IPS in China — VJune 18th, 2013 at 3:37 pm by Eric Halvorson under Eric Halvorson's Blog
The IPS delegation in China enjoyed a little tourist time. Teacher Amy Wackerly prepared the following post to describe the experience she shared at the Great Wall with teacher Ann Mennonno and Chris Collier, head of the Center for Inquiry Schools. (And, we’re getting more pictures!)
Monday, June 17, 2013 Blog
Great Wall Day!!
Today was a very exciting day for the three of us. We were able to walk the awe-inspiring Great Wall of China. The section of wall we walked was called the Juyong Pass. It is northwest of Beijing. It was a beautiful day and the first day we’ve seen blue skies since we’ve been here. I think we were all amazed at the beauty and steepness of the climb. As we were climbing the goal was to not let the people with canes or high heels pass us. Trust me, that was a real challenge at times.
The Great Wall spans 5,600 kilometers. We found it very interesting that there were many gold locks (love locks) along the Great Wall path on these chains. We learned that when people get married they lock the lock on the wall and then throw the key over the wall to symbolize their everlasting love. We felt very accomplished after we climbed down.
After we left the Great Wall and visited a jade factory. We watched a craftsman work on a piece of jade. He was working on a piece that is called “happiness ball”. It will take him 25 days working 4 or 5 hours a day to carve this piece out of a solid piece of jade. When he is done it will have 4 moveable balls, one inside another, representing 4 generations.

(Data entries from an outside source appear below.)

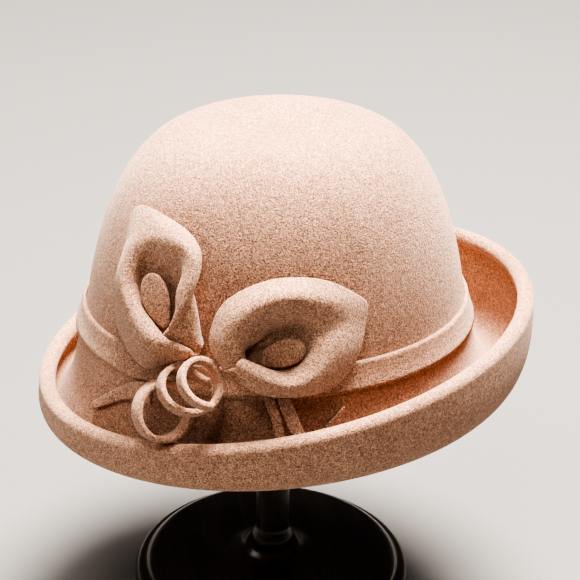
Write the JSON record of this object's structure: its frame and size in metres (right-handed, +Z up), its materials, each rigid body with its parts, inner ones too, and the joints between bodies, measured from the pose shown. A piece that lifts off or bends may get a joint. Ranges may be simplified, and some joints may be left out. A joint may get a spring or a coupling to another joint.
{
  "type": "cloche hat on a plain turned stand",
  "caption": "Felt cloche hat with a round crown, a rolled upturned brim, a band and a felt flower trim, resting on a round turned wooden stand.",
  "frame": {"origin": "centre of the stand's underside, on the table", "axes": "+Z up, -Y towards the hat's front, +X towards the wearer's left, where the trim is"},
  "size_m": [0.2242, 0.2591, 0.277],
  "materials": {
    "felt": "fuzzy camel wool felt",
    "dark_wood": "dark stain, satin lacquer"
  },
  "bodies": {
    "root": {"hat_body": "felt", "hat_band": "felt", "petal_left": "felt", "petal_right": "felt", "tongue_left": "felt", "tongue_right": "felt", "curl_upper": "felt", "curl_lower": "felt", "tail_strip": "felt", "strip_end_a": "felt", "strip_end_b": "felt", "strip_tip": "felt", "stand_base": "dark_wood", "stand_post": "dark_wood", "stand_cap": "dark_wood"}
  },
  "joints": []
}
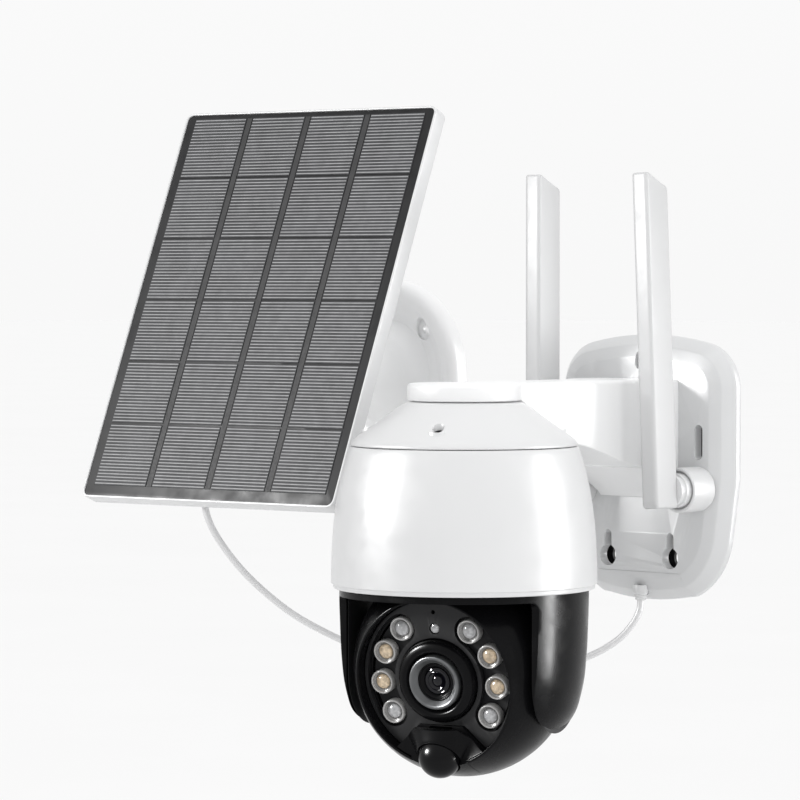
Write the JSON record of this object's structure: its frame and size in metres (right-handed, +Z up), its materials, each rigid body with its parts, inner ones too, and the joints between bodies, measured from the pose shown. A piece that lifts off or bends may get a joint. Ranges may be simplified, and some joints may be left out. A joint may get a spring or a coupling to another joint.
{
  "type": "solar-powered security camera",
  "caption": "Pan and tilt outdoor camera under a wall bracket arm, with swivelling antennas, wired to a separate tilting solar panel on its own round wall base.",
  "frame": {"origin": "centre of the camera wall plate's back face, on the wall", "axes": "the wall is the plane Y = 0 and the object stands out of it towards -Y; +Z is up; +X is to the right of somebody who faces the wall"},
  "size_m": [0.2773, 0.1747, 0.2798],
  "materials": {
    "white_shell": "satin moulded white plastic",
    "black_gloss": "glossy black plastic",
    "face_grey": "smoked dark grey plastic",
    "rubber": "matt black rubber",
    "cable_white": "white cable jacket",
    "steel": "zinc plated steel",
    "screw_dark": "black passivated steel",
    "lens_metal": "turned and satin anodised",
    "lens_glass": "coated glass",
    "lamp_clear": "clear moulded lens",
    "lamp_warm": "clear moulded lens over a warm phosphor",
    "sensor_black": "glossy black dome",
    "grey_part": "moulded grey plastic",
    "board_green": "circuit board",
    "cell_wrap": "shrink wrapped battery cell",
    "solar_cell": "laminated solar cell under clear film",
    "solar_back": "black laminate",
    "box_black": "matt black plastic"
  },
  "bodies": {
    "mount": {"wall_plate": "white_shell", "plate_gasket": "rubber", "arm": "white_shell", "arm_screws": "steel", "antenna_socket_right": "white_shell", "antenna_socket_left": "white_shell", "antenna_screws": "steel", "plate_gland": "white_shell", "dome_cap": "white_shell", "cap_gasket": "rubber", "cap_screws": "screw_dark", "dome_shell": "white_shell", "switch_board": "board_green", "chassis_plate": "steel", "chassis_screws": "steel", "main_board": "board_green", "battery_cells": "cell_wrap", "battery_cradle": "grey_part", "pan_motor": "steel", "turntable_ring": "grey_part", "panel_base": "white_shell", "panel_neck": "white_shell", "clamp_ring": "white_shell", "solar_cable_lower": "cable_white"},
    "button": {"power_button": "grey_part"},
    "head_yoke": {"yoke": "black_gloss", "pan_shaft": "steel", "tilt_shaft": "steel", "tilt_pivot": "steel"},
    "camera_ball": {"ball_front": "black_gloss", "ball_rear": "black_gloss", "ball_screws": "steel", "tilt_bushes": "white_shell", "tilt_motor": "steel", "face_plate": "face_grey", "lamp_board": "box_black", "infrared_lamps": "lamp_clear", "warm_lamps": "lamp_warm", "lens_bezel": "black_gloss", "lens_ring": "lens_metal", "lens_glass": "lens_glass", "lens_barrel": "box_black", "sensor_board": "board_green", "motion_sensor_housing": "black_gloss", "motion_sensor_dome": "sensor_black", "light_sensor": "lamp_clear"},
    "antenna_right": {"antenna_blade_right": "white_shell", "antenna_swivel_right": "white_shell"},
    "antenna_left": {"antenna_blade_left": "white_shell", "antenna_swivel_left": "white_shell"},
    "panel_swivel": {"swivel_ball": "grey_part", "cross_pin": "steel"},
    "panel": {"ball_stud": "white_shell", "panel_frame": "white_shell", "panel_back": "white_shell", "solar_substrate": "solar_back", "solar_cells": "solar_cell", "junction_box": "box_black", "panel_gland": "white_shell", "solar_cable_upper": "cable_white"}
  },
  "joints": [
    {"name": "power_button_press", "type": "slide", "parent": "mount", "child": "button", "axis": [0, -1, 0], "range_m": [0, 0.001], "stiffness_N_per_m": 400, "springref_m": -0.0005},
    {"name": "head_pan", "type": "hinge", "parent": "mount", "child": "head_yoke", "pos_m": [0, -0.12, -0.04], "axis": [0, 0, 1], "range_deg": [-187, 153]},
    {"name": "head_tilt", "type": "hinge", "parent": "head_yoke", "child": "camera_ball", "pos_m": [0, -0.12, -0.0775], "axis": [0.9563, 0.2924, 0], "range_deg": [-25, 80]},
    {"name": "antenna_right_swivel", "type": "hinge", "parent": "mount", "child": "antenna_right", "pos_m": [0.033, -0.02, -0.008], "axis": [0, 1, 0], "range_deg": [-3, 90]},
    {"name": "antenna_left_swivel", "type": "hinge", "parent": "mount", "child": "antenna_left", "pos_m": [-0.033, -0.02, -0.008], "axis": [0, -1, 0], "range_deg": [-5, 35]},
    {"name": "panel_pan", "type": "hinge", "parent": "mount", "child": "panel_swivel", "pos_m": [-0.1495, -0.069, 0.059], "axis": [0, 0, 1], "range_deg": [-30, 4], "deforming": ["solar_cable_lower"]},
    {"name": "panel_tilt", "type": "hinge", "parent": "panel_swivel", "child": "panel", "pos_m": [-0.1495, -0.069, 0.059], "axis": [0.9945, 0.1045, 0], "range_deg": [-15, 13], "deforming": ["solar_cable_upper"]}
  ]
}
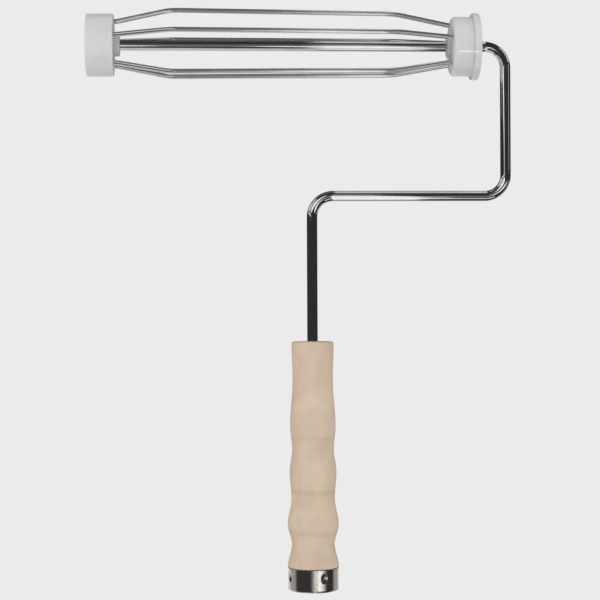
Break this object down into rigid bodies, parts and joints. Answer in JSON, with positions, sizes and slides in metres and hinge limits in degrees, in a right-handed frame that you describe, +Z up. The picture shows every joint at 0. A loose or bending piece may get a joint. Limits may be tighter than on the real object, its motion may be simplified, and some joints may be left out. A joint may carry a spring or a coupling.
{
  "type": "paint roller frame",
  "caption": "Paint roller frame: a bare spring-wire cage between flanged and plain plastic end caps, turning on a bent chrome rod with a turned wooden handle and metal ferrule.",
  "frame": {"origin": "middle of the handle's lower end, in the plane of the ferrule's end face, where the pole socket opens", "axes": "+Z up the handle towards the cage, +X along the cage's axle towards the riser, Y across the frame"},
  "size_m": [0.2571, 0.0434, 0.3519],
  "materials": {
    "chrome": "bright chrome plate",
    "spring_steel": "bright plated spring wire",
    "zinc_plate": "dull zinc plate",
    "nickel": "polished nickel plate",
    "cap_plastic": "milky translucent moulding",
    "bush_plastic": "plain grey moulding",
    "turned_wood": "pale close-grained hardwood, sealed, satin"
  },
  "bodies": {
    "frame": {"frame_rod": "chrome", "handle_grip": "turned_wood", "ferrule": "nickel", "inner_stop_ring": "zinc_plate", "inner_thrust_washer": "zinc_plate", "outer_thrust_washer": "zinc_plate", "push_nut": "zinc_plate"},
    "cage": {"cage_wire_1": "spring_steel", "cage_wire_2": "spring_steel", "cage_wire_3": "spring_steel", "cage_wire_4": "spring_steel", "cage_wire_5": "spring_steel", "outer_end_cap": "cap_plastic", "inner_end_cap": "cap_plastic", "outer_bearing_bush": "bush_plastic", "inner_bearing_bush": "bush_plastic"}
  },
  "joints": [
    {"name": "cage_spin", "type": "hinge", "parent": "frame", "child": "cage", "pos_m": [0, 0, 0.3292], "axis": [1, 0, 0], "continuous": true}
  ]
}
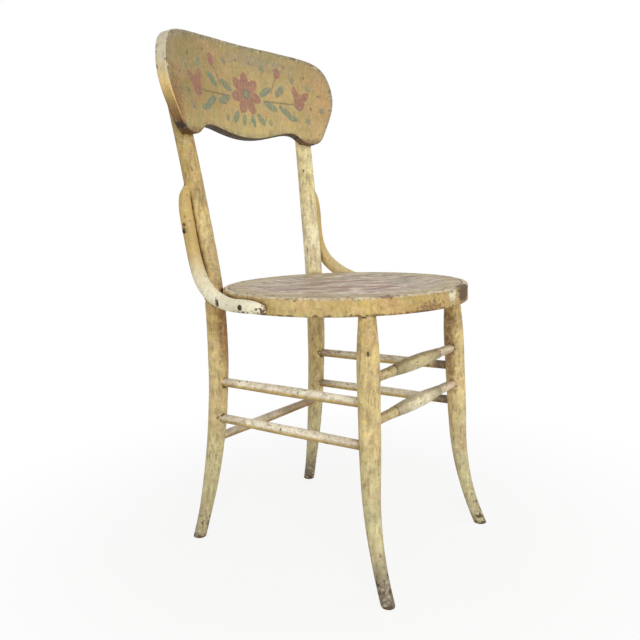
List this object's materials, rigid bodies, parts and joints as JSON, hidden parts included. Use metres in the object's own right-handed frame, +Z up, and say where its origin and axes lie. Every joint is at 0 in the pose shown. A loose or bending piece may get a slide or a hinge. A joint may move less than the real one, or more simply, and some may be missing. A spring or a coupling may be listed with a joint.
{
  "type": "stenciled painted side chair",
  "caption": "Painted wooden side chair with a round dished seat, bent rear posts and hip braces, curved legs, turned stretchers and a broad curved crest rail with a stencilled front.",
  "frame": {"origin": "on the floor, under the middle of the bounding box seen from above", "axes": "+Z is up, the chair faces -Y, and +X is the sitter's left"},
  "size_m": [0.4492, 0.4426, 0.8706],
  "materials": {
    "frame_paint": "aged cream and ochre paint, speckled, chipped at the edges and worn to bare wood at the feet",
    "rail_paint": "aged tan paint with a worn stencilled pattern and a dark line along the edge",
    "seat_paint": "streaky worn paint over veneer",
    "iron": "dark, aged and dull"
  },
  "bodies": {
    "root": {"bolt_nuts": "iron", "bolt_washers": "iron", "brace_post_screws": "iron", "brace_seat_screws": "iron", "crest_rail": "rail_paint", "crest_screws": "iron", "front_leg_left": "frame_paint", "front_leg_right": "frame_paint", "front_stretcher_lower": "frame_paint", "front_stretcher_upper": "frame_paint", "hip_brace_left": "frame_paint", "hip_brace_right": "frame_paint", "post_bolts": "iron", "rear_post_left": "frame_paint", "rear_post_right": "frame_paint", "rear_stretcher": "frame_paint", "seat_brads": "iron", "seat_frame": "frame_paint", "seat_panel": "seat_paint", "side_stretcher_lower_left": "frame_paint", "side_stretcher_lower_right": "frame_paint", "side_stretcher_upper_left": "frame_paint", "side_stretcher_upper_right": "frame_paint"}
  },
  "joints": []
}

Following lunch we headed out to see on of the tombs of the Ming Dynasty. This ruler, Emperor Zhu Di,was the third emperor in the dynasty and was responsible for moving the capital to it’s current location in Beijing. We saw a massive copper statue of Emperor Zhu Di; people throw money at the foot of the statue for good luck. The building that housed the statue contained many artifacts like jade belts, crowns, and gold pieces. The next building housed the marker for the tomb, and then Emperor Zhu Di was buried in the hill behind the tomb marker. I think we were all impressed with the details within the building and the rich history of this area.
The next stop was a silk factory. We learned about the process of making silk. She showed us how the silkworm cocoons will have one or two silkworms inside. The one with two worms inside is used more for bedding because the silk crisscrosses. The one used for clothing only has one worm inside of it. The part that I really did not need to know was that the silkworm poop is used as the stuffing inside some pillows…like at our hotel!
In addition to climbing the Great Wall our next great accomplishment was crossing the street by ourselves without getting hit by a car, bus, bike, or moped. Pedestrians do not have the right of way!
We are looking forward to another day of sightseeing tomorrow. We are seeing the Forbidden City (or sin city as Chris keeps calling it) and Tiananmen Square.